--- start ---

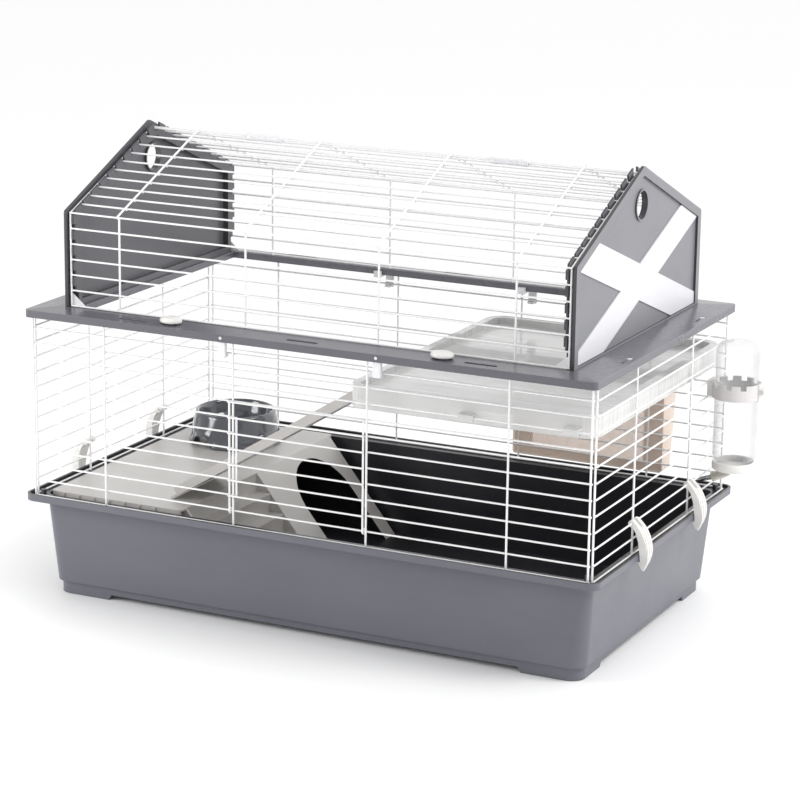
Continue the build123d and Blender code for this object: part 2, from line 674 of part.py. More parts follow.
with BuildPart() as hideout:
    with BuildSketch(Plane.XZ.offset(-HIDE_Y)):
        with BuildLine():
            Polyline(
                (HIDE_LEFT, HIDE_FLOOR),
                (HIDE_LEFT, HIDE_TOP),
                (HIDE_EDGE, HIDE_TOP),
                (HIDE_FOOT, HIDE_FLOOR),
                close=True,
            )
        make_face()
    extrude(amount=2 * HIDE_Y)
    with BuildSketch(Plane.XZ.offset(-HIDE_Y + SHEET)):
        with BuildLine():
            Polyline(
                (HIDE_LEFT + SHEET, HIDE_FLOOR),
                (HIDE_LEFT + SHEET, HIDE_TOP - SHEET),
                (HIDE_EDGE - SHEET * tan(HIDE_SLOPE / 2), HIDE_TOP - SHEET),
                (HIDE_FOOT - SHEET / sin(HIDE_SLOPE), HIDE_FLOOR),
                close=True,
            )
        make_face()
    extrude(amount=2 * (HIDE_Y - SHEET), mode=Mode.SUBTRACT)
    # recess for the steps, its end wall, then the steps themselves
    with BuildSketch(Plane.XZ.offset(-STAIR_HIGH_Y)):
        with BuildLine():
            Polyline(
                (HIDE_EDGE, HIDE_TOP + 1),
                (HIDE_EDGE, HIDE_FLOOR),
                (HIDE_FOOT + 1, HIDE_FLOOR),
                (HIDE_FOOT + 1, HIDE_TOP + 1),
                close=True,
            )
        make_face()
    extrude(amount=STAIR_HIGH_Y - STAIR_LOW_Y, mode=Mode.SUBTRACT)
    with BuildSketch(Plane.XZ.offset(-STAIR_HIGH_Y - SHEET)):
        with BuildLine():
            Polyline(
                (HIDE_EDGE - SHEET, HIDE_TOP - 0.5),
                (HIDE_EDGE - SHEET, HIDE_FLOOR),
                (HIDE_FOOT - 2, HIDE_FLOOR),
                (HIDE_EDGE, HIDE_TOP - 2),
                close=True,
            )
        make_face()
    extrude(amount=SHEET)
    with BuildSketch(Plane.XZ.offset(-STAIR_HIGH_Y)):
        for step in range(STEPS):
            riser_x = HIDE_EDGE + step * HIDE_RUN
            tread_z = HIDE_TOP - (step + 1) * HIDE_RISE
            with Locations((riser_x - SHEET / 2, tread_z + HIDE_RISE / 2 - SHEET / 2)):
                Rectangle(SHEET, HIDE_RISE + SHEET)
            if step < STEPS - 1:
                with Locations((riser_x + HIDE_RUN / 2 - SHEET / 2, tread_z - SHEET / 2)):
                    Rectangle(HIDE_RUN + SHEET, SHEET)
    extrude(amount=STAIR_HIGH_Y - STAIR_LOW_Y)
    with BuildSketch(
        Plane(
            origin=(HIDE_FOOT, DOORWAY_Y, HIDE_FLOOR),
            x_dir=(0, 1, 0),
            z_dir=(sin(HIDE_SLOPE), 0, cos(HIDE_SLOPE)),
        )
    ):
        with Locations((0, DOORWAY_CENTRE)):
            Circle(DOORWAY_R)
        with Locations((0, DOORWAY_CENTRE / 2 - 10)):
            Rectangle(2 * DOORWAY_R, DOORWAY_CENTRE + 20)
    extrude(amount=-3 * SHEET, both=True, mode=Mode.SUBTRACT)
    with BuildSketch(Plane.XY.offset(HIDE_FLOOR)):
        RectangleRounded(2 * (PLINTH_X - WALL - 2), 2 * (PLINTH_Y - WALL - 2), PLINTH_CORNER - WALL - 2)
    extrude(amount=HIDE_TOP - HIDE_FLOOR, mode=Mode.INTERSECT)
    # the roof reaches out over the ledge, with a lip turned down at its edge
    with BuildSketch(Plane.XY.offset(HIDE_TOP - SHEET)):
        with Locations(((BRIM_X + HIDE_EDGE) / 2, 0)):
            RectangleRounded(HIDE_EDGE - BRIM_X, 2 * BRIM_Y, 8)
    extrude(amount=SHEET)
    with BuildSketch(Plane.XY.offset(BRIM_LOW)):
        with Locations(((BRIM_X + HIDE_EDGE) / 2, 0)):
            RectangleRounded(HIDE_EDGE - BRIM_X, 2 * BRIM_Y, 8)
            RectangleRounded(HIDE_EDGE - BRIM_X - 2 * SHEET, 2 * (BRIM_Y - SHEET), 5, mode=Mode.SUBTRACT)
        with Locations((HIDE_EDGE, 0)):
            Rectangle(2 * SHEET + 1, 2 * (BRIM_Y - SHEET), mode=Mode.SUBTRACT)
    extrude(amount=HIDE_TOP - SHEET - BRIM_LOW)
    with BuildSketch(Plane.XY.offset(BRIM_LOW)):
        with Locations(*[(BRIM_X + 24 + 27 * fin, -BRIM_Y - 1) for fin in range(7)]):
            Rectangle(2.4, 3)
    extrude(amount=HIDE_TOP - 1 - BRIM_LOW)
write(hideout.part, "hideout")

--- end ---

SET TASK: Extract all of the data shown above and repeat it verbatim.

COMPLETED TASK:
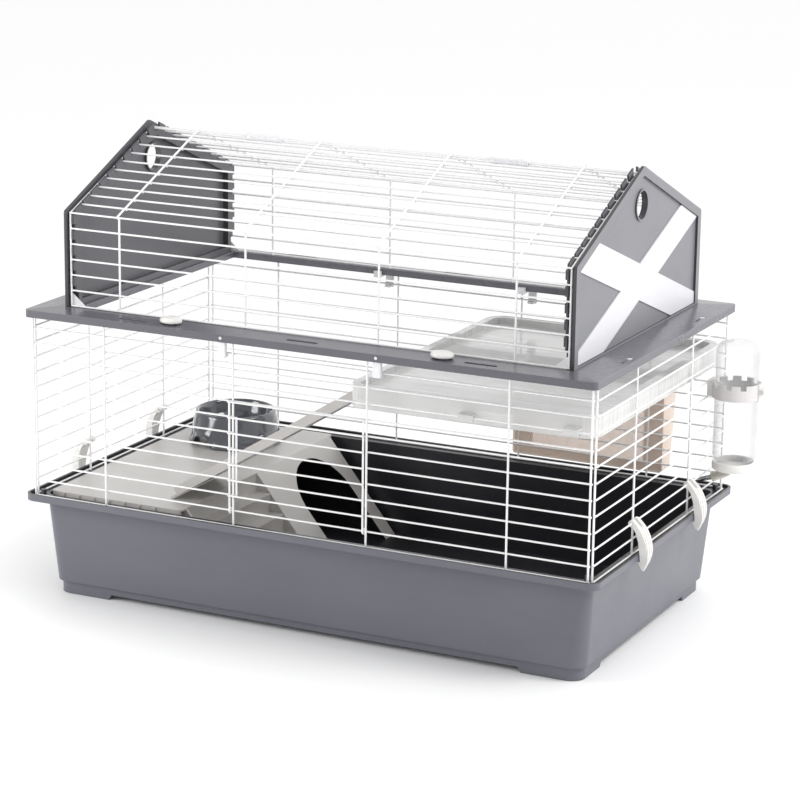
Continue the build123d and Blender code for this object: part 2, from line 674 of part.py. More parts follow.
with BuildPart() as hideout:
    with BuildSketch(Plane.XZ.offset(-HIDE_Y)):
        with BuildLine():
            Polyline(
                (HIDE_LEFT, HIDE_FLOOR),
                (HIDE_LEFT, HIDE_TOP),
                (HIDE_EDGE, HIDE_TOP),
                (HIDE_FOOT, HIDE_FLOOR),
                close=True,
            )
        make_face()
    extrude(amount=2 * HIDE_Y)
    with BuildSketch(Plane.XZ.offset(-HIDE_Y + SHEET)):
        with BuildLine():
            Polyline(
                (HIDE_LEFT + SHEET, HIDE_FLOOR),
                (HIDE_LEFT + SHEET, HIDE_TOP - SHEET),
                (HIDE_EDGE - SHEET * tan(HIDE_SLOPE / 2), HIDE_TOP - SHEET),
                (HIDE_FOOT - SHEET / sin(HIDE_SLOPE), HIDE_FLOOR),
                close=True,
            )
        make_face()
    extrude(amount=2 * (HIDE_Y - SHEET), mode=Mode.SUBTRACT)
    # recess for the steps, its end wall, then the steps themselves
    with BuildSketch(Plane.XZ.offset(-STAIR_HIGH_Y)):
        with BuildLine():
            Polyline(
                (HIDE_EDGE, HIDE_TOP + 1),
                (HIDE_EDGE, HIDE_FLOOR),
                (HIDE_FOOT + 1, HIDE_FLOOR),
                (HIDE_FOOT + 1, HIDE_TOP + 1),
                close=True,
            )
        make_face()
    extrude(amount=STAIR_HIGH_Y - STAIR_LOW_Y, mode=Mode.SUBTRACT)
    with BuildSketch(Plane.XZ.offset(-STAIR_HIGH_Y - SHEET)):
        with BuildLine():
            Polyline(
                (HIDE_EDGE - SHEET, HIDE_TOP - 0.5),
                (HIDE_EDGE - SHEET, HIDE_FLOOR),
                (HIDE_FOOT - 2, HIDE_FLOOR),
                (HIDE_EDGE, HIDE_TOP - 2),
                close=True,
            )
        make_face()
    extrude(amount=SHEET)
    with BuildSketch(Plane.XZ.offset(-STAIR_HIGH_Y)):
        for step in range(STEPS):
            riser_x = HIDE_EDGE + step * HIDE_RUN
            tread_z = HIDE_TOP - (step + 1) * HIDE_RISE
            with Locations((riser_x - SHEET / 2, tread_z + HIDE_RISE / 2 - SHEET / 2)):
                Rectangle(SHEET, HIDE_RISE + SHEET)
            if step < STEPS - 1:
                with Locations((riser_x + HIDE_RUN / 2 - SHEET / 2, tread_z - SHEET / 2)):
                    Rectangle(HIDE_RUN + SHEET, SHEET)
    extrude(amount=STAIR_HIGH_Y - STAIR_LOW_Y)
    with BuildSketch(
        Plane(
            origin=(HIDE_FOOT, DOORWAY_Y, HIDE_FLOOR),
            x_dir=(0, 1, 0),
            z_dir=(sin(HIDE_SLOPE), 0, cos(HIDE_SLOPE)),
        )
    ):
        with Locations((0, DOORWAY_CENTRE)):
            Circle(DOORWAY_R)
        with Locations((0, DOORWAY_CENTRE / 2 - 10)):
            Rectangle(2 * DOORWAY_R, DOORWAY_CENTRE + 20)
    extrude(amount=-3 * SHEET, both=True, mode=Mode.SUBTRACT)
    with BuildSketch(Plane.XY.offset(HIDE_FLOOR)):
        RectangleRounded(2 * (PLINTH_X - WALL - 2), 2 * (PLINTH_Y - WALL - 2), PLINTH_CORNER - WALL - 2)
    extrude(amount=HIDE_TOP - HIDE_FLOOR, mode=Mode.INTERSECT)
    # the roof reaches out over the ledge, with a lip turned down at its edge
    with BuildSketch(Plane.XY.offset(HIDE_TOP - SHEET)):
        with Locations(((BRIM_X + HIDE_EDGE) / 2, 0)):
            RectangleRounded(HIDE_EDGE - BRIM_X, 2 * BRIM_Y, 8)
    extrude(amount=SHEET)
    with BuildSketch(Plane.XY.offset(BRIM_LOW)):
        with Locations(((BRIM_X + HIDE_EDGE) / 2, 0)):
            RectangleRounded(HIDE_EDGE - BRIM_X, 2 * BRIM_Y, 8)
            RectangleRounded(HIDE_EDGE - BRIM_X - 2 * SHEET, 2 * (BRIM_Y - SHEET), 5, mode=Mode.SUBTRACT)
        with Locations((HIDE_EDGE, 0)):
            Rectangle(2 * SHEET + 1, 2 * (BRIM_Y - SHEET), mode=Mode.SUBTRACT)
    extrude(amount=HIDE_TOP - SHEET - BRIM_LOW)
    with BuildSketch(Plane.XY.offset(BRIM_LOW)):
        with Locations(*[(BRIM_X + 24 + 27 * fin, -BRIM_Y - 1) for fin in range(7)]):
            Rectangle(2.4, 3)
    extrude(amount=HIDE_TOP - 1 - BRIM_LOW)
write(hideout.part, "hideout")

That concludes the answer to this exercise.